Leeuwenhoek Sees the Cell Nucleus
Who:Antoni Van LeeuwenhoekWhen:January 01, 1682
Why: Personal curiosity
Methods: Observed fish blood cells with a microscope at 250x
Institution: The Royal Society
Where: Delft, Holland
Funding: The Royal Society
Technology: Microscope
Antoni van Leeuwenhoek (Pronounced layu-wen-hook) |
Antoni van Leeuwenhoek (1632-1723) was a business man of little fortune and no formal education. Born to a basket maker, he gained apprenticeship with a cloth merchant and then established his own cloth shop. Leeuwenhoek used magnifying lenses to appraise cloth, after reading a copy of Hooke's bestseller: Micrographia, Leeuwenhoek became inspired to try his hand at science and went on to discover blood cells, sperm cells, protists, and bacteria.4
Leeuwenhoek showed technical genius by building microscopes that could magnify 250x. Such technical supremacy gave him insight beyond Hooke's 50x magnification. When Leeuwenhoek started making novel discoveries he sought the advice and opinion of Hooke, who was then, the go-to man in microscopy.2
Hooke, however, did not appreciate his own importance. When the Dutch diplomat Sir Constantijn Huygens wrote a letter to Hooke introducing Leeuwenhoek, Hooke failed to reply.2 Perhaps it was because Holland and England were at war, that Hooke had become consumed by problems in physics,3 or that he did not see fit to esteem the work of a simple cloth merchant from Delft, Holland. After all, what possible impact could he make on science?

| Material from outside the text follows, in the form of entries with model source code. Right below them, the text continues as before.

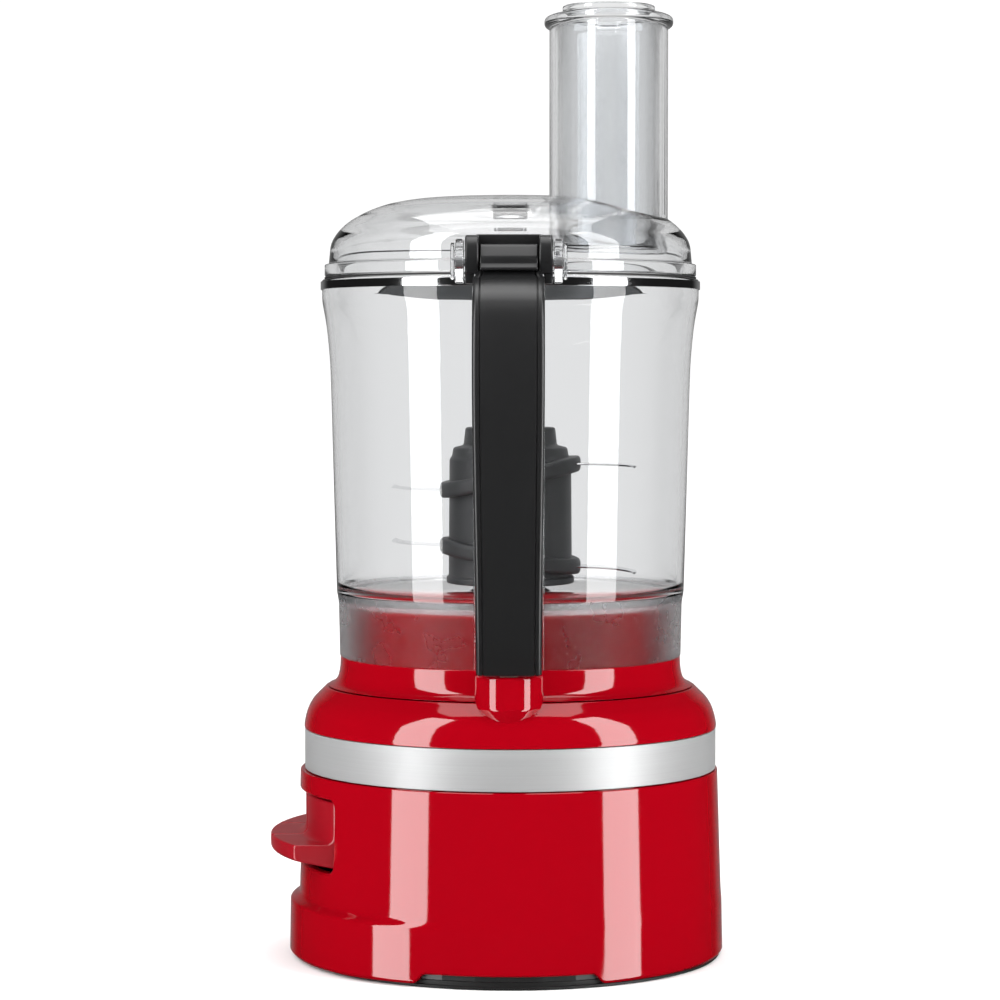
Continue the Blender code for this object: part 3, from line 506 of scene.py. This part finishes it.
BAND = brushed("band_aluminium", (0.37, 0.373, 0.375), 0.5, metallic=0.45, Lines=3200.0,
               Along=6.0, Depth=0.22, Spread=0.2)
ring_piece("band", filleted([(94.6, 86.0), (94.6, 104.3), (92.7, 104.3), (92.7, 86.0)], 0.35),
           "base", "band_metal", BAND, ("trim_band",))

# ---------------------------------------------------------------- upper housing and its boss
# Convex glossy shoulder over the band, and the half-round boss under the handle that holds the
# interlock plunger. Both are one moulding; the boss's foot narrows into the shoulder.
shoulder = [(84.75, 123.4), (87.2, 121.0), (90.4, 117.9), (92.7, 114.2), (94.1, 110.0),
            (94.8, 106.4), (94.8, 104.6), (92.3, 104.6), (92.3, 82.0), (89.8, 82.0),
            (89.8, 108.0), (84.0, 118.0), (72.0, 121.0), (72.0, 123.4)]
ring_piece("shoulder_shell",
           filleted(shoulder, [0.5, 3, 4, 4, 4, 2, 0.3, 0.3, 0.3, 0.3, 2, 2, 1, 0.5], 6),
           "base", "red_shell", RED_GLOSS, ("upper_housing",))


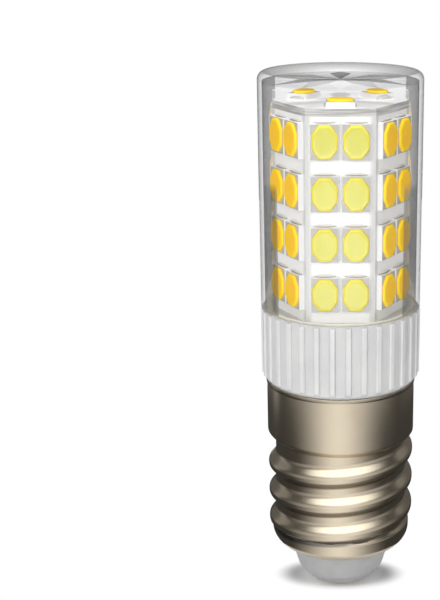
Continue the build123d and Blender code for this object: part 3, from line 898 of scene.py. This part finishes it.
def fillet(half, depth, rise, columns=17, rows=9):
    """Solder fillet: a quarter of an ellipsoid that stands on the board and leans on the package's end.

    Its marks run from 0 at the top of the slope to 1 where it ends on the board.
    """
    u = np.linspace(0, pi, columns)
    v = np.linspace(0, pi / 2, rows)
    x = np.cos(u)[:, None] * half * np.ones(rows)
    y = np.sin(u)[:, None] * depth * np.sin(v)[None, :]
    z = np.sin(u)[:, None] * rise * np.cos(v)[None, :]
    skin = np.stack([x, y, z], -1)[1:-1]
    count = len(skin)
    ends = np.array([[half, 0, 0], [-half, 0, 0], [0, 0, 0]])
    flat = np.concatenate([skin.reshape(-1, 3), ends])
    right, left, foot = count * rows, count * rows + 1, count * rows + 2
    j = np.arange(rows - 1)
    last = (count - 1) * rows
    i = np.arange(count - 1)
    corners = [
        (right, 0, foot), (left, foot, last), (right, foot, rows - 1), (left, last + rows - 1, foot),
    ]
    triangles = np.concatenate([
        np.stack([np.full_like(j, right), j, j + 1], -1),
        np.stack([np.full_like(j, left), last + j + 1, last + j], -1),
        np.stack([i * rows, (i + 1) * rows, np.full_like(i, foot)], -1),
        np.stack([(i + 1) * rows + rows - 1, i * rows + rows - 1, np.full_like(i, foot)], -1),
        corners,
    ])
    down = np.maximum(np.tile(v / v[-1], count), np.repeat(np.abs(np.cos(u[1:-1])) ** 3, rows))
    return flat, grid_quads(count, rows), triangles, np.concatenate([down, np.ones(3)])


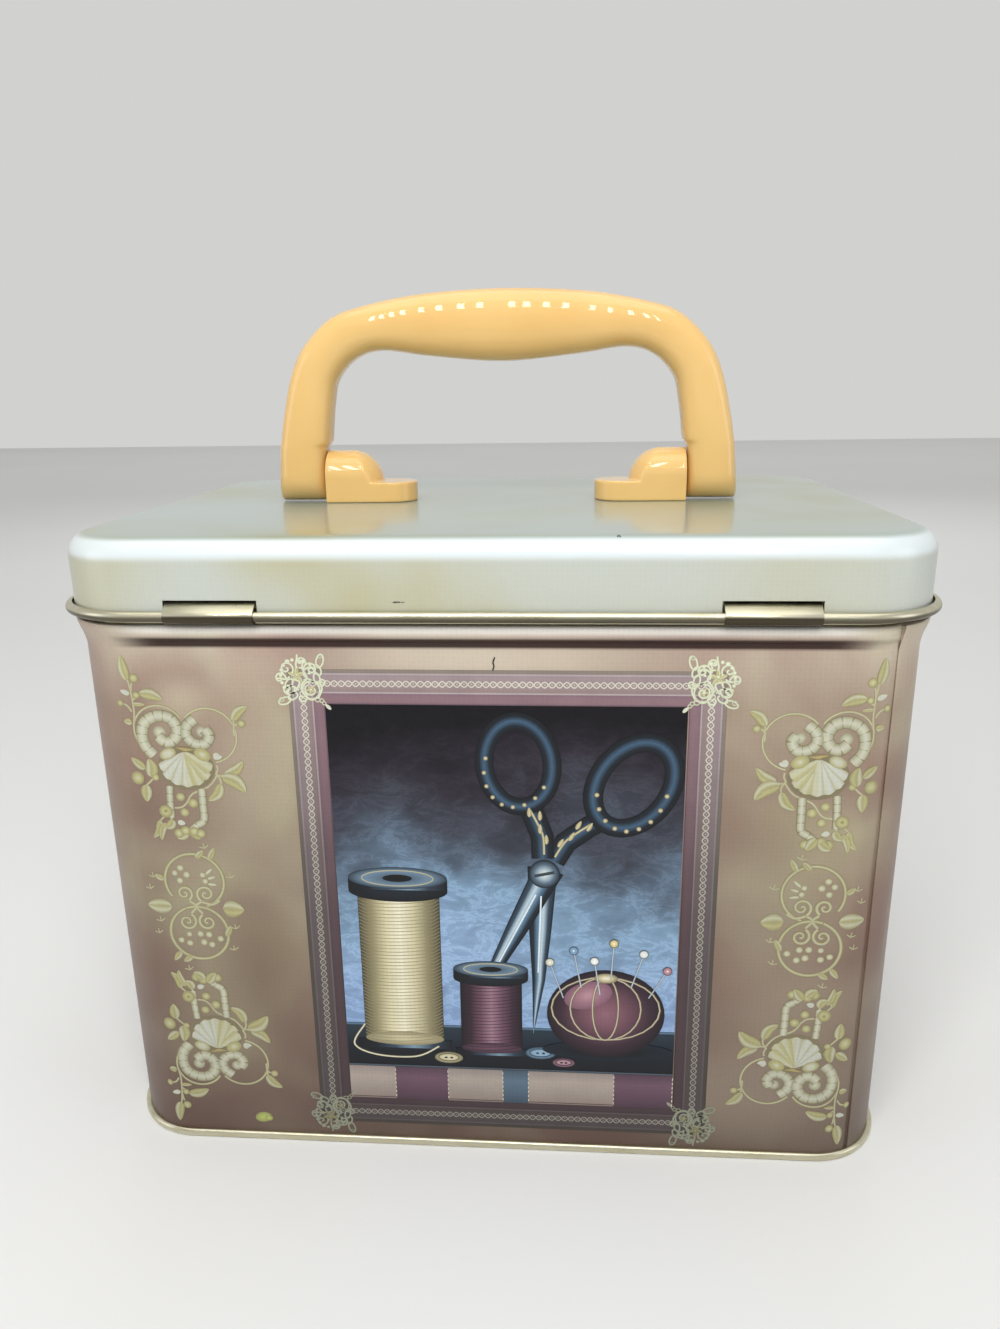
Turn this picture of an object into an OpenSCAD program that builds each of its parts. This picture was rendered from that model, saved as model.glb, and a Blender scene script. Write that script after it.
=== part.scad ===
// Hinged sewing tin with a folding carry handle, drawn at full size in millimetres.
// The hinge side faces -Y, the clasp side faces +Y, and the box stands on Z = 0.

/* [Box] */
// Outer width of the box wall
box_w = 196.8; // [170:0.2:240]
// Outer depth of the box wall
box_d = 137.8; // [110:0.2:180]
// Corner radius of the box wall, seen from above
box_r = 18; // [14:0.5:26]
// Thickness of the tinplate of box, base and lid
sheet = 0.35; // [0.25:0.05:0.45]
// Height of the top of the swelled shoulder, just under the lid
shoulder_z = 139.8; // [110:0.2:180]
// Height of the swelled shoulder
shoulder_h = 5.5; // [4.5:0.1:7]
// How far the shoulder stands out from the wall
shoulder_out = 1.65; // [1:0.05:2]
// Height of the neck that stands up inside the lid
neck_h = 9.6; // [8.5:0.1:12]
// Radius of the curled edge on top of the neck
neck_curl_r = 0.9; // [0.7:0.05:1.2]
// Width of the lapped side seam, measured round the corner
seam_w = 7; // [5:0.5:9]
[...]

In 1682 Leeuwenhoek wrote a letter to Hooke and the Royal Society that reads:
Thus I came to observe the blood of a cod and of a salmon, which I also found to consist of hardly anything but oval figures, and however closely I tried to observe these, I could not make out what parts these oval particles consisted, for it seemed to me that some of them enclosed in a small space a little round body or globule, and at some distance from this body there was round the globule a clear ring and round the ring again a slowly shadowing contour, forming the circumference of a globule??1
By looking through his powerful microscopes, Leeuwenhoek sought the composition of cells, going beyond Hooke's proposition that they were empty. Leeuwenhoek's report of globules in the cell was probably one of the first sightings of cell nuclei. Hooke, however, failed to nurture good lines of communication, and Leeuwenhoek was left isolated without the education, language, and culture to draw proper conclusions in the role of the nucleus in cell theory. It would take 150 years of waiting before an English botanist, by the name of Robert Brown, could place them in their proper light.